§ COLLECTED MATERIAL
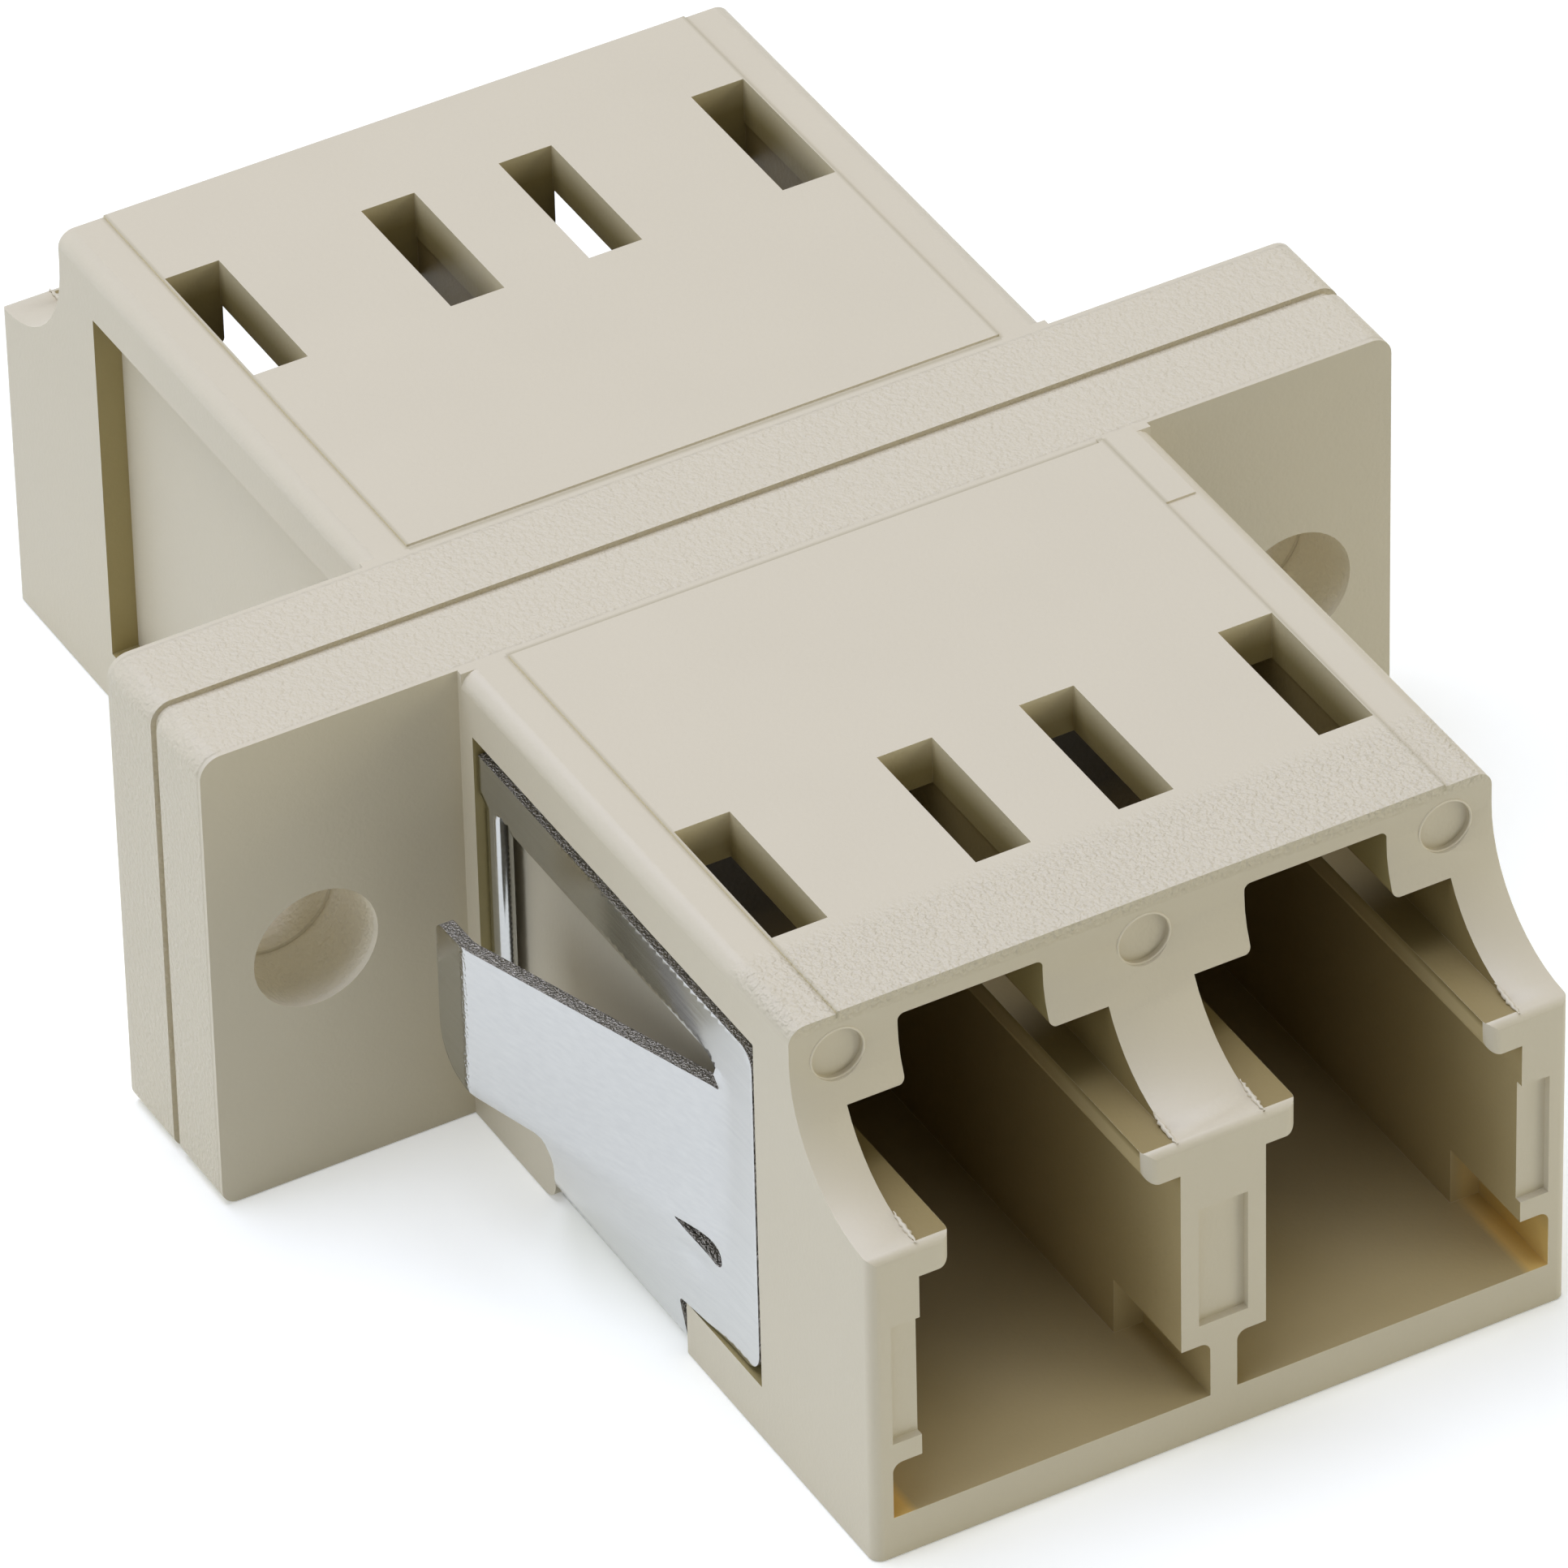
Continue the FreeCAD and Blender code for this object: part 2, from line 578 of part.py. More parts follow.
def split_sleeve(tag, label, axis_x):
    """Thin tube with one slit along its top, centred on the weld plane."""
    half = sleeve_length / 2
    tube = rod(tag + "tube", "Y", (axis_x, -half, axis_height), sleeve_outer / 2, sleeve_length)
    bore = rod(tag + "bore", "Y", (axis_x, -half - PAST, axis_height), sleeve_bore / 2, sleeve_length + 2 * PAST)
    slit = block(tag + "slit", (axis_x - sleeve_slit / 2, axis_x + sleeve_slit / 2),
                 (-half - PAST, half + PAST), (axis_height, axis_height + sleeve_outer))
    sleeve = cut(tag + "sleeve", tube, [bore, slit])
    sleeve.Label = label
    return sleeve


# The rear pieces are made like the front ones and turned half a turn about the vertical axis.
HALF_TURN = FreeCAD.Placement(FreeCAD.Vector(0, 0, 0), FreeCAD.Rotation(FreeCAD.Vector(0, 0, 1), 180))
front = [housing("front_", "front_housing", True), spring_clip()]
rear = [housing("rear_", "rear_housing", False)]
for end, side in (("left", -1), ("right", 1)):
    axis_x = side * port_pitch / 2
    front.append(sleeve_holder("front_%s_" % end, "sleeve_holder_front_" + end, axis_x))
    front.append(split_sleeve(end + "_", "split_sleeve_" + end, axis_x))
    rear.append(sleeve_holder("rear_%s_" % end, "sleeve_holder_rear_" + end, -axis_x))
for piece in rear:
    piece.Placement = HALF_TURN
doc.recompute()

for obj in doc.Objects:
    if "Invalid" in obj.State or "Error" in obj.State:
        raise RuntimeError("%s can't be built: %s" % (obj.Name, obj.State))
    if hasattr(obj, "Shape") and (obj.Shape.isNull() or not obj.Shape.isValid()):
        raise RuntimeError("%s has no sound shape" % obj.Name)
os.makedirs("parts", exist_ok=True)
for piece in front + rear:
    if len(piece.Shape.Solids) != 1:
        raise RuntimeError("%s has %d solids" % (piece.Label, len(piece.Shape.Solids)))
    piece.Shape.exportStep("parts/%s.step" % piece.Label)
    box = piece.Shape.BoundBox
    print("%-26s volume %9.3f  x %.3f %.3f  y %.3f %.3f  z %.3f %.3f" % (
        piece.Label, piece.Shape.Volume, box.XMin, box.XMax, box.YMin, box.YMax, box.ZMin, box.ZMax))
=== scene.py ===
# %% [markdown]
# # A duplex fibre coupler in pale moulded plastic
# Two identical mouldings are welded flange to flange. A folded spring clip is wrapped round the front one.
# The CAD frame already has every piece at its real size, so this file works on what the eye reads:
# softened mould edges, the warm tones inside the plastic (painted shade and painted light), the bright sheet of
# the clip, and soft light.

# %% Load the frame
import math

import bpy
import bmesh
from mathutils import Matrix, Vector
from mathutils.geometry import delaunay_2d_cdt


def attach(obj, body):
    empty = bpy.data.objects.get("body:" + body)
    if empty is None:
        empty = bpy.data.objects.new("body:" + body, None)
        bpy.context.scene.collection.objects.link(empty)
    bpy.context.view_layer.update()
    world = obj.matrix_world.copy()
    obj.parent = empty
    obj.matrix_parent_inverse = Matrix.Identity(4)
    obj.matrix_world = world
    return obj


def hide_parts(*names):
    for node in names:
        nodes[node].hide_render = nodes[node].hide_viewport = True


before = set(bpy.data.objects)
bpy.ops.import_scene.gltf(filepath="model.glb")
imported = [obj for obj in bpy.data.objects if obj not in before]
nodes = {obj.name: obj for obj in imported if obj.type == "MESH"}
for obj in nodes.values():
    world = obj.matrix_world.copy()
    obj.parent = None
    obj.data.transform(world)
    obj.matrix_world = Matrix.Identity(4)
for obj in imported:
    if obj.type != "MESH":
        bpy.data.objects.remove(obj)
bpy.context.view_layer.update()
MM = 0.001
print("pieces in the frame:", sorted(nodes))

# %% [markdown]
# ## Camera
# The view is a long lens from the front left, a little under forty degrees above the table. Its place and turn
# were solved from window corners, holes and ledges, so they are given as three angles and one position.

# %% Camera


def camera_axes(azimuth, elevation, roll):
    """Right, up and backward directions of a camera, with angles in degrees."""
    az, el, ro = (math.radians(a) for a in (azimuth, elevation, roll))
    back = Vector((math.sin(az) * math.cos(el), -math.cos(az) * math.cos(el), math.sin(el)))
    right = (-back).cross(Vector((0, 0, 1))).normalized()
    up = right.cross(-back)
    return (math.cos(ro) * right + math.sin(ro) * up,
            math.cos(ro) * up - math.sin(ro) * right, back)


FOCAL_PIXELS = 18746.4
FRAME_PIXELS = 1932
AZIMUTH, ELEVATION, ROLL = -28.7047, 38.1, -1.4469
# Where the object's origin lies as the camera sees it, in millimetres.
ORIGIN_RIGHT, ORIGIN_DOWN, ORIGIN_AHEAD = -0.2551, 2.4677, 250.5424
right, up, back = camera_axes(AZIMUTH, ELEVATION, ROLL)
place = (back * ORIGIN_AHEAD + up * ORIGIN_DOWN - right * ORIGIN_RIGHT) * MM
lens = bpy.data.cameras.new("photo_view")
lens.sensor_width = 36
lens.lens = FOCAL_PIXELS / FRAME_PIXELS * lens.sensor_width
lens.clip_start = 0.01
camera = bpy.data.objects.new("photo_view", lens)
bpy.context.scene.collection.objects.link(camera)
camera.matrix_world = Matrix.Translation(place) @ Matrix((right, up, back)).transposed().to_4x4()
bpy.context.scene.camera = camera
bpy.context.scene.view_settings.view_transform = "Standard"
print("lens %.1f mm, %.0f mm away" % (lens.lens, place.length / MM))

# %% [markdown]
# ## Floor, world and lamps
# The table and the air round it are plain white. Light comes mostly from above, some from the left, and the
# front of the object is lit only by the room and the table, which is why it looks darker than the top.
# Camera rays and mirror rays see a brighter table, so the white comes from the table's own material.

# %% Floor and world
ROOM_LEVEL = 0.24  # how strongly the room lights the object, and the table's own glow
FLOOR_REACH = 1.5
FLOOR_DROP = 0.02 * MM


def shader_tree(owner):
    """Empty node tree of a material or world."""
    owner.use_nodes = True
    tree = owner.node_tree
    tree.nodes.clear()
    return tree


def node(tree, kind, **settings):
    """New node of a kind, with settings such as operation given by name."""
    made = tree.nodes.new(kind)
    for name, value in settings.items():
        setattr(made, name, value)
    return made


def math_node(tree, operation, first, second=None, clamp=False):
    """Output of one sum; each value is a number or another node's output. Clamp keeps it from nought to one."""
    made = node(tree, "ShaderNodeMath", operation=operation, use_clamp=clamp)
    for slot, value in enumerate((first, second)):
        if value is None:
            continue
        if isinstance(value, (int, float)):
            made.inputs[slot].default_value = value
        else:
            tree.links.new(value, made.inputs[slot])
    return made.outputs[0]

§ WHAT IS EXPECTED
Take exactly the lines from the one containing "doc.recompute()" through the one containing "bpy.data.objects.remove(obj)" in the data above, and output them with nothing added.

§ ANSWER TO THIS TASK
doc.recompute()

for obj in doc.Objects:
    if "Invalid" in obj.State or "Error" in obj.State:
        raise RuntimeError("%s can't be built: %s" % (obj.Name, obj.State))
    if hasattr(obj, "Shape") and (obj.Shape.isNull() or not obj.Shape.isValid()):
        raise RuntimeError("%s has no sound shape" % obj.Name)
os.makedirs("parts", exist_ok=True)
for piece in front + rear:
    if len(piece.Shape.Solids) != 1:
        raise RuntimeError("%s has %d solids" % (piece.Label, len(piece.Shape.Solids)))
    piece.Shape.exportStep("parts/%s.step" % piece.Label)
    box = piece.Shape.BoundBox
    print("%-26s volume %9.3f  x %.3f %.3f  y %.3f %.3f  z %.3f %.3f" % (
        piece.Label, piece.Shape.Volume, box.XMin, box.XMax, box.YMin, box.YMax, box.ZMin, box.ZMax))
=== scene.py ===
# %% [markdown]
# # A duplex fibre coupler in pale moulded plastic
# Two identical mouldings are welded flange to flange. A folded spring clip is wrapped round the front one.
# The CAD frame already has every piece at its real size, so this file works on what the eye reads:
# softened mould edges, the warm tones inside the plastic (painted shade and painted light), the bright sheet of
# the clip, and soft light.

# %% Load the frame
import math

import bpy
import bmesh
from mathutils import Matrix, Vector
from mathutils.geometry import delaunay_2d_cdt


def attach(obj, body):
    empty = bpy.data.objects.get("body:" + body)
    if empty is None:
        empty = bpy.data.objects.new("body:" + body, None)
        bpy.context.scene.collection.objects.link(empty)
    bpy.context.view_layer.update()
    world = obj.matrix_world.copy()
    obj.parent = empty
    obj.matrix_parent_inverse = Matrix.Identity(4)
    obj.matrix_world = world
    return obj


def hide_parts(*names):
    for node in names:
        nodes[node].hide_render = nodes[node].hide_viewport = True


before = set(bpy.data.objects)
bpy.ops.import_scene.gltf(filepath="model.glb")
imported = [obj for obj in bpy.data.objects if obj not in before]
nodes = {obj.name: obj for obj in imported if obj.type == "MESH"}
for obj in nodes.values():
    world = obj.matrix_world.copy()
    obj.parent = None
    obj.data.transform(world)
    obj.matrix_world = Matrix.Identity(4)
for obj in imported:
    if obj.type != "MESH":
        bpy.data.objects.remove(obj)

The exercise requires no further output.